Keynote Speakers

Professor Daniel Mestre

Keynote: On the validity of VR experiments

Daniel R. Mestre is a senior researcher in the Institute of Movement Sciences (https://ism.univ-amu.fr/ ) in Marseilles. He is Head of the Mediterranean Virtual Reality Center (www.crvm.eu) and vice-president of the Association for eXtended Reality  (www.afxr.org). His major research interests concern visuo-spatial behavior, psychophysical and neuropsychological approaches to active information processing. Virtual and Mixed Reality is used as an experimental tool to understand the sensorimotor and cognitive determinants of our presence to the world, in both fundamental and applied domains. 

Professor Nadia Magnenat-Thalmann

Keynote: Communicating with Virtual Humans or Social humanoid robots: a natural Human Computer Interface

Professor Nadia Magnenat-Thalmann has pioneered research into virtual humans over the last 30 years. Since 1989, she is a Professor at the University of Geneva where she founded the interdisciplinary research group MIRALab. Her global domain of research is Virtual Humans and Social Robots. She has acquired a great experience of collaborative research through her strong participation to more than 50 European Research Projects. She has coordinated several projects, the most recent one is the Marie Curie Project MUSTISCALE HUMAN. She is Editor-in-Chief of The Visual Computer Journal published by Springer Verlag, Co- Editor-in-Chief of the journal Computer Animation and Virtual Worlds published by Wiley and Associate Editor of many other scientific journals. Together with her PhD students, she has published more than 500 papers and books on Virtual Humans and Social Robots with research topics such as 3D clothes, hair, body gestures and emotions modelling, and medical simulation. During her Career, she has received more than 30 Awards, very recently, she received the prestigious Humboldt Research Award in Germany. Besides directing her research group MIRALab in Switzerland, she is presently Professor and Director of the Institute for Media Innovation (IMI) at Nanyang Technological University, Singapore.

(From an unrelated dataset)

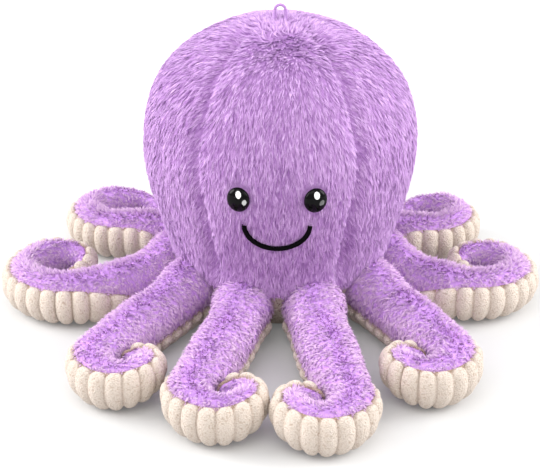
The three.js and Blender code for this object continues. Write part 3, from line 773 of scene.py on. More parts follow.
@dataclass
class Skin:
    """A skin as grids of rows and columns, with how the pile lies on it.

    Attributes:
        outward: Roughly the way that it faces.
        comb: The way that the pile is combed, nearly along the skin.
        lift: The angle at which the pile stands up from the skin.
        tone: How light the pile is, about 0.
    """

    points: Array
    outward: Array
    comb: Array
    lift: Array
    length: Array
    tone: Array

    def normals(self) -> Array:
        """Finds how the skin faces.

        Returns:
            The way that each point faces.
        """
        down, across = np.gradient(self.points, axis=(0, 1))
        facing = unit(np.cross(down, across))
        flip = np.sum(facing * self.outward, -1, keepdims=True) < 0
        return np.where(flip, -facing, facing)

    def areas(self) -> Array:
        """Measures the faces.

        Returns:
            The area of each in square mm, as one row.
        """
        corners = self.points
        first = np.cross(corners[1:, 1:] - corners[:-1, :-1], corners[1:, :-1] - corners[:-1, 1:])
        return np.linalg.norm(first, axis=-1).ravel() / 2

    def sample(self, count: int, rng: np.random.Generator) -> dict[str, Array]:
        """Picks places on the skin, evenly by area.

        Args:
            count: How many places.
            rng: Where the random numbers come from.

        Returns:
            point, normal, comb, lift, length and tone of each place.
        """
        areas = self.areas()
        cells = rng.choice(len(areas), count, p=areas / areas.sum())
        row, column = np.divmod(cells, self.points.shape[1] - 1)
        down, across = rng.random((2, count))
        fields = {
            "point": self.points,
            "normal": self.normals(),
            "comb": self.comb,
            "lift": self.lift[..., None],
            "length": self.length[..., None],
            "tone": self.tone[..., None],
        }
        picked = {}
        for name, values in fields.items():
            top = between(values[row, column], values[row, column + 1], across[:, None])
            bottom = between(values[row + 1, column], values[row + 1, column + 1], across[:, None])
            picked[name] = between(top, bottom, down[:, None])
        picked["normal"] = unit(picked["normal"])
        comb = picked["comb"]
        comb = comb - picked["normal"] * np.sum(comb * picked["normal"], -1, keepdims=True)
        picked["comb"] = unit(comb)
        return picked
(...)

Professor Steven M. LaValle

Keynote: Challenges in Perception Engineering

Steven M. LaValle received the Ph.D. degree in electrical engineering from the University of Illinois, Champaign, IL, USA, in 1995.He is a professor at the University of Oulu, where he is co-leading the Perception Engineering Group, which pursues problems in virtual reality, robotics, and telepresence. From 1995 to 1997, he was a Postdoctoral Researcher and a Lecturer with the Department of Computer Science, Stanford University, Stanford, CA, USA. From 1997 to 2001, he was an Assistant Professor with the Department of Computer Science, Iowa State University, Ames, Iowa, USA. His research interests include robotics, virtual reality, sensing, planning algorithms, computational geometry, and control theory. He is mostly known for his introduction of the Rapidly-Exploring Random Tree algorithm, which is widely used in robotics and other engineering fields. He was also an early Founder and Chief Scientist of Oculus VR, acquired by Facebook in 2014, where he developed patented tracking technology for consumer virtual reality. He led a team of perceptual psychologists to provide principled approaches to virtual reality system calibration, health and safety, and the design of comfortable user experiences. He also authored the books Planning Algorithms, Sensing and Filtering, and Virtual Reality.